Futures off their lows…almost flat.

CAT up almost $5 this morning…in the DOW.

AAPL reports after the close tomorrow.

A ton more names reporting….ones to watch: PFE, PG in the DOW.



Instead of the NASDAQ/NDX/RUSSELL leading like we have told you they have been leading, we now expect them to lag. This means that the DOW/S&P will actually hold up better.

We are not saying this just because of Facebook or Twitter. We are saying this because we are seeing a lot of growth names showing near-term tops while also seeing the RUSSELL fail to break out and now breaking the support/50 day moving average. We could also add in the strong reactions to Amazon and Google, only to see them sold into.

On the other end, we are seeing money flowing into low beta stuff like the financials and even food, drugs and beverages…which had been lagging forever.

We do not know how long this lasts but we are now entering August and September, not the most thrilling months of the year. We know there is a lot more names to report but we are seeing enough to tell us there is a decent chance we have started the changing of the guard.


On top of Facebook gapping down, lots of other blow-ups.

BIOGEN (BIIB) after gapping up recently…worry over drug news…down $40.

ABIOMED (ABMD) recent leader down $24.

MOHAWK (MHK) big miss, big blow-up.

PAYPAL (PYPL) down only 4% but make note think it would have been worse except for a timely buyback announcement.


Gaps to the upside in CTXS, AMD, XLNX, UA…SVU up 60% on a buyout.



Futures down…but down most on NDX because of Facebook. This after a strong day yesterday because of TRUMP/EU potential trade deals.

“Gary…I have owned Facebook for a while but giving back most of my gains this morning…should I sell!”

I will never tell people who email me to sell or buy and the same goes for social media…for obvious reasons. Things change and if someone asks me about something today, things may change in a week.

But thought  I do some explaining how stocks work.

There was no way of knowing Facebook would, as of this writing, be down $44 from yesterday’s close…more than 20%. I do not own the stock this second. I would have been thrilled with it before the close yesterday and unhappy after the close. My best advice is pick a number YOU are comfortable with and decide for yourself. The biggest issues I see Facebook having right now are:

Because of the stock’s success, it has become over-loved, over-owned and over-leveraged. Most growth funds, big , medium and small, own a ton of the stock. They have not even started their selling because the stock is gapping down. We suspect they will first hold on for dear life but continued weakness will beget even more weakness as they will start selling. We suspect it important the stock takes a stand sooner rather than later.

Facebook has become a controversial company. This is not a problem when the stock is going higher. It is a problem when the stock is being hit. Arguably and maybe not, Zuckerberg was less than truthful when on Capital Hill. On top of that, many believe the company has completely gone away from what Zuckerberg said years ago…that they would not sell user data. Sorry, everything about the company is based on user data.

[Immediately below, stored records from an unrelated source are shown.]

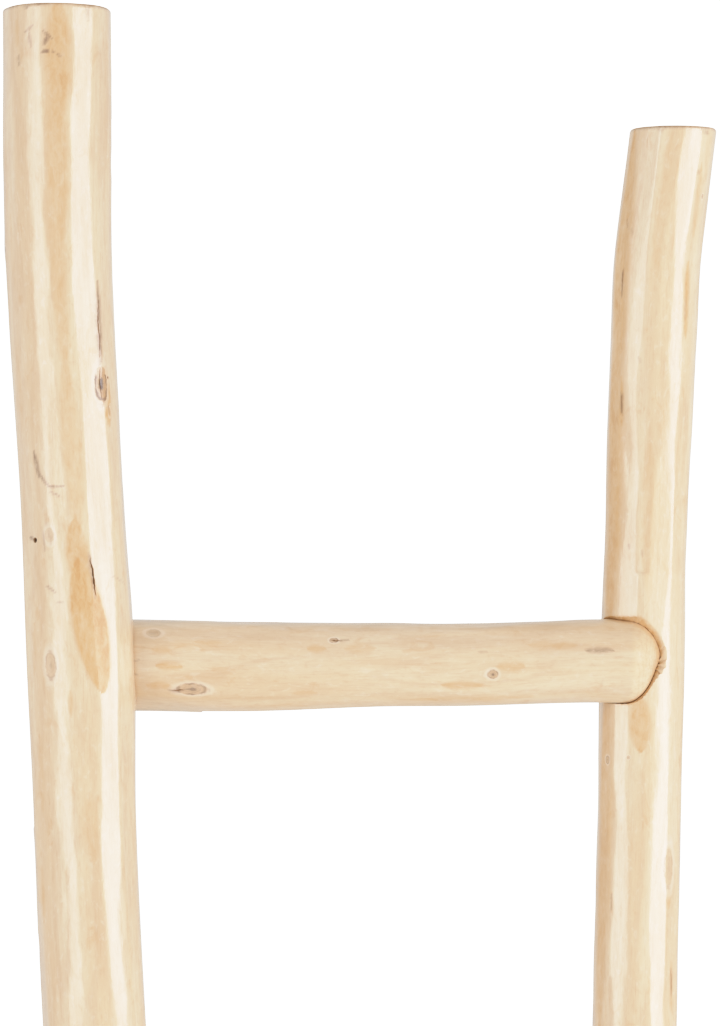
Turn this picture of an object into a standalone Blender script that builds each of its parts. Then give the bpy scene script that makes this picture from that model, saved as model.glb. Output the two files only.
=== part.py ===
"""A rustic blanket ladder: two peeled branches for stiles and five round rungs between them.

Metres, +Z up. The origin is on the floor, midway between the feet. +X runs from the left stile to the
right one, seen from the front, and +Y points at the wall that the ladder leans on.

Each rung's ends are whittled to a blunt nose that beds in a pocket gouged in the stile. The rungs lie
behind the left stile's heart and in front of the right one's, so they brace the two against each other.
A screw from behind holds each end, under a wooden plug, and none of them shows from the front.
"""

import bisect
import math

import bmesh
import bpy
from mathutils import Vector

# Driving dimensions.
HEIGHT = 1.8285  # floor to the top of the left stile
RIGHT_TOP = 1.754  # floor to the top of the right stile
TOP_RUNG = 1.420  # floor to the middle of the top rung
RUNG_PITCH = 0.305
GAP = 0.0003  # between two pieces that touch

# Rings of the branches.
STILE_SIDES, RUNG_SIDES = 20, 18
STILE_STEP, RUNG_STEP = 0.058, 0.040
RIM = 0.0030  # how far the sawn ends' edges are rounded over
ARC = 0.29  # a rounded edge's middle point, as a share of its radius
LOBES = ((2, 0.018), (3, 0.013), (5, 0.006))  # waves round a branch, and each one's share of the radius

# Stiles: (height, x, y, radius) of the branch's heart, from the foot up.
PAD_THICKNESS = 0.005
LEFT_STILE = (
    (PAD_THICKNESS, -0.1760, -0.0010, 0.0345),
    (0.200, -0.1720, -0.0040, 0.0332),
    (0.505, -0.1640, -0.0040, 0.0322),
    (0.810, -0.1595, -0.0070, 0.0320),
    (1.115, -0.1611, -0.0100, 0.0318),
    (1.324, -0.1697, -0.0150, 0.0318),
    (1.423, -0.1730, -0.0160, 0.0338),
    (1.522, -0.1785, -0.0145, 0.0323),
    (1.622, -0.1845, -0.0100, 0.0326),
    (1.720, -0.1884, -0.0040, 0.0334),
    (HEIGHT, -0.1891, 0.0010, 0.0335),
)
RIGHT_STILE = (
    (PAD_THICKNESS, 0.1810, 0.0060, 0.0295),
    (0.200, 0.1780, 0.0095, 0.0287),
    (0.505, 0.1716, 0.0100, 0.0279),
    (0.810, 0.1680, 0.0125, 0.0274),
    (1.115, 0.1706, 0.0130, 0.0269),
    (1.324, 0.1746, 0.0160, 0.0267),
    (1.423, 0.1772, 0.0165, 0.0270),
    (1.522, 0.1798, 0.0150, 0.0267),
    (1.622, 0.1838, 0.0115, 0.0274),
    (1.671, 0.1860, 0.0085, 0.0278),
    (1.721, 0.1919, 0.0060, 0.0277),
    (RIGHT_TOP, 0.1957, 0.0045, 0.0274),
)

# Rungs, from the top: (x, y, height above the rung's nominal height, radius) of each one's heart.
RUNGS = (
    (
        (-0.200, 0.0110, 0.0002, 0.0286),
        (-0.136, 0.0105, 0.0001, 0.0286),
        (-0.062, 0.0080, -0.0011, 0.0281),
        (0.012, 0.0060, -0.0003, 0.0265),
        (0.068, 0.0040, -0.0003, 0.0259),
        (0.143, 0.0015, 0.0025, 0.0261),
        (0.200, 0.0010, 0.0021, 0.0262),
    ),
    (
        (-0.200, 0.0090, 0.0020, 0.0262),
        (-0.070, 0.0110, -0.0015, 0.0258),
        (0.060, 0.0085, -0.0020, 0.0268),
        (0.200, 0.0030, 0.0015, 0.0256),
    ),
    (
        (-0.200, 0.0130, -0.0015, 0.0276),
        (-0.060, 0.0065, 0.0020, 0.0270),
        (0.080, 0.0020, 0.0025, 0.0258),
        (0.200, -0.0005, 0.0000, 0.0254),
    ),
    (
        (-0.200, 0.0120, 0.0010, 0.0258),
        (-0.080, 0.0080, -0.0020, 0.0264),
        (0.070, 0.0055, -0.0010, 0.0270),
        (0.200, 0.0010, 0.0020, 0.0262),
    ),
    (
        (-0.200, 0.0125, 0.0000, 0.0284),
        (-0.050, 0.0105, -0.0030, 0.0276),
        (0.060, 0.0045, -0.0025, 0.0270),
        (0.200, -0.0010, 0.0010, 0.0272),
    ),
)

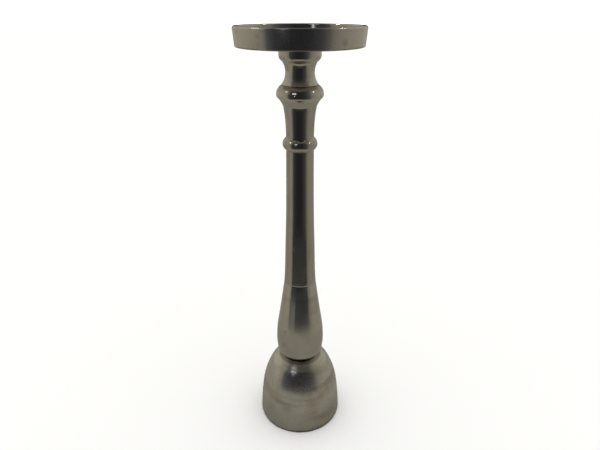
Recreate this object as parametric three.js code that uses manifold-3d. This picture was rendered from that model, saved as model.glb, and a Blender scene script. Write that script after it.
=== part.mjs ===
// A tall candlestick turned and cast in silvery metal: a wide shallow candle dish on a waisted
// neck, a slim column with a knob and a bead, a pear-shaped bulb, and a hollow domed foot on a
// felt ring. A tie rod on the axis pulls the stack together with a nut inside the foot, and a
// countersunk screw holds the dish to the neck.
// Units are millimetres, +Z is up, and the origin is on the table, on the axis.

import * as THREE from 'three';
import { mergeVertices } from 'three/addons/utils/BufferGeometryUtils.js';
import Module from 'manifold-3d';

const wasm = await Module();
wasm.setup();

// ---- Driving dimensions ------------------------------------------------------------------

const FACETS = 48;              // sides of every turned piece
const GAP = 0.3;                // space left between pieces that touch

// Heights of the joints between the stacked pieces.
const Z_RIM = 400;              // top of the dish, the full height
const Z_DISH = 384;             // underside of the dish
const Z_KNOB = 354;             // neck stands on the knob
const Z_BULB = 164;             // column stands on the bulb
const Z_FOOT = 76;              // bulb stands on the foot

// Candle dish.
const DISH_TOP_R = 54.5;
const DISH_LOW_R = 53.3;
const DISH_WALL = 3;
const DISH_FLOOR = 4;
const DISH_COVE = 4;            // fillet between floor and wall, inside
const LIP_R = DISH_WALL / 2;    // rounding over the lip
const DISH_EDGE = 1.5;          // rounding under the wall

// Neck.
const FLANGE_R = 17.8;
const FLANGE_ROUND = 5.5;
const Z_FLANGE = 377.5;         // widest height of the flange
const WAIST_R = 12.4;
const Z_WAIST = 364;
const WAIST_ROUND = 16.5;
const NECK_FILLET = 7;          // hollow that joins the waist to the flange
const SCREW_TAP = 12;           // how far above the knob the screw's thread starts

// Column: knob, bead and shaft.
const KNOB_R = 20.35;
const Z_KNOB_MID = 345.8;
const KNOB_ROUND = 9.2;         // upper side of the knob
const KNOB_TURN = 3.3;          // tight lower side of the knob
const BEAD_R = 15.46;
const Z_BEAD = 303.4;
const BEAD_ROUND = 6.2;
const SHAFT_TOP_R = 12.4;
const SHAFT_LOW_R = 15.6;

// Bulb.
const BULB_R = 24.3;
const Z_BULB_MID = 95;
const BULB_SEAT_R = 15;
const BULB_LIFT = 1.2;          // open groove between the bulb's rounding and the foot
const BULB_LOW_R = 23.4;        // where the rounding under the bulb starts
const BULB_TURN = 6.5;

// Foot.
const FOOT_R = 43.1;
const FOOT_WALL = 4.5;
const FOOT_LAND_R = 18.5;       // flat land under the bulb
const HUB_R = 14;
const HUB_DEPTH = 15.5;         // from the land to the nut face of the hub

// Felt ring.
const PAD_OUT_R = 42.7;
const PAD_IN_R = 36;
const PAD_THICK = 1.2;

// Spigots that centre one piece in the next.
const SPIGOT_R = 9;
const SPIGOT_LENGTH = 5;

// Fasteners: an M8 rod with its nut and washers, and an M6 countersunk screw.
const ROD_R = 4;
const ROD_LOW_Z = 43;
const ROD_TOP_Z = 363;
const CORE_R = 6.5;             // bore of the column and bulb around the rod
const WASHER_R = 12;
const WASHER_THICK = 2;
const LOCK_R = 7.2;
const LOCK_THICK = 2;
const LOCK_SPLIT = 1.4;
const LOCK_SPLIT_ANGLE = 35;
const NUT_FLATS = 13;
const NUT_HEIGHT = 6.5;
const NUT_BEVEL = [1, 0.6];     // how far its corners are turned down, across and along
const SCREW_R = 3;
const SCREW_HEAD_R = 6;
const SCREW_LENGTH = 16;
const SOCKET_FLATS = 4;
const SOCKET_DEPTH = 2.4;
const CHAMFER = 0.8;

// ---- Outline and solid helpers -----------------------------------------------------------
// An outline is a list of [radius, height] points. It runs up the outside of the piece and
// down its bore, or starts and ends on the axis.

const TURN = Math.PI / 180;

/** Points on an arc, from one angle to another in degrees, 0 pointing outwards, 90 up. */
function arc(r, z, round, from, to, steps) {
  return Array.from({ length: steps + 1 }, (_, i) => {
    const a = (from + (to - from) * i / steps) * TURN;
    return [r + round * Math.cos(a), z + round * Math.sin(a)];
  });
}

/** The point at one distance from a first centre and another from a second, nearer the axis. */
function tangentCentre(first, firstReach, second, secondReach) {
  const apart = second.clone().sub(first);
  const length = apart.length();
  const along = (firstReach ** 2 - secondReach ** 2 + length ** 2) / (2 * length);
  const aside = Math.sqrt(firstReach ** 2 - along ** 2);
  const unit = apart.normalize();
  const foot = first.clone().addScaledVector(unit, along);
  return foot.addScaledVector(new THREE.Vector2(unit.y, -unit.x), aside);
}

/** Points on a smooth curve through a few outline points. */
function curve(points, steps) {
  const spline = new THREE.SplineCurve(points.map(([r, z]) => new THREE.Vector2(r, z)));
  return spline.getPoints(steps).map((p) => [p.x, p.y]);
}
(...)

Because of recent controversies, Facebook is going to make it easier to say bye-bye. In the past, it felt like it took an act of God to get rid of Facebook.,

It is not arguable the younger generation is not as enthralled with the application as others. The company will need this generation to get on board.

Growth is slowing…and looks like it will continue to slow. Going from a high growth company to a not-so-high growth company is not good news. Just remember, once a company gets so big, it is tougher to grow the business. In the past, Coke, Wal Mart and others were high growth companies. The good news is that growth is still strong, just less strong.

We have no blood in the game right now but know how a growth stock becomes not such a growth stock. Will be watching closely as this name has been a major influence on the NASDAQ/NDX as well as all of growth stock land.